Dia menilai sepatutnya Hasto malu dengan korupsi bansos yang berasal dari kader PDIP. "Bicara tentang bansos, Hasto mestinya malu. Karena kader partainyalah yang menjadi koruptor bansos di kala rakyat sedang diterpa pandemi COVID-19 yang menyebabkan krisis kesehatan dan krisis ekonomi. Kami bangga jika Pak SBY dikatakan sebagai Bapak Bansos. Karena kami tahu betul pemberian bansos dalam berbagai bentuk saat Pak SBY menjadi presiden adalah bentuk tanggung jawab dan hadirnya negara meringankan beban rakyat ketika sedang kesusahan. Juga sebagai kompensasi atas pengurangan subsidi pada masa itu," terangnya.
Tuduhan yang disampaikan Hasto, lanjut Kamhar, tidak berdasar. Karena, pasca-2009 atau di periode kedua pemerintahan SBY, pemberian bansos tetap dilanjutkan.
"Pak SBY sangat peduli pada rakyatnya. Sebagai contoh lain, ketika kebijakan konversi minyak tanah ke gas, rakyat dibagikan kompor dan tabung gas 3 kg gratis. Jauh berbeda dengan watak dan karakter pemerintah sekarang. Subsidi dicabut.
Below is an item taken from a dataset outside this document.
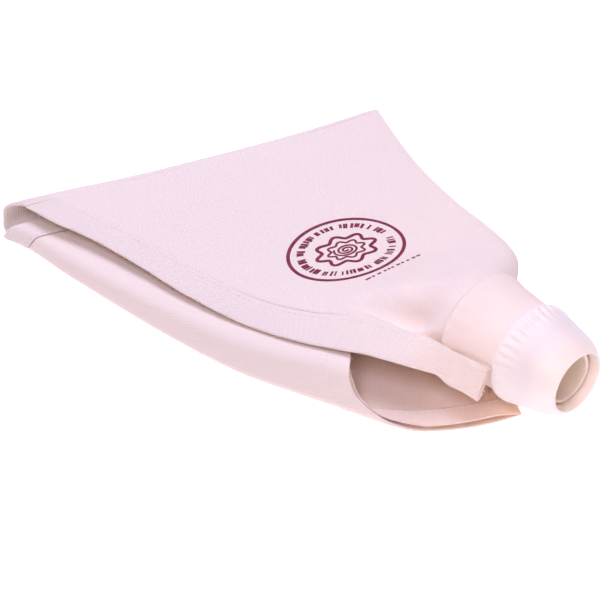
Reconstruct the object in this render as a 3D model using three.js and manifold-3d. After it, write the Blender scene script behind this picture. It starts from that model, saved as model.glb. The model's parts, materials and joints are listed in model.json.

Tapi rakyat tidak dapat apa-apa secara langsung untuk meringankan bebannya, malah sampai sembako pun dipajakin," urainya.
Soal Antasari Azhar yang disebut Hasto, Kamhar mengatakan Antasari adalah pelaku kriminal. Hukum saat itu tak pandang bulu, meskipun Antasari sedang mengemban tugas sebagai Ketua KPK, hukum tetap ditegakkan.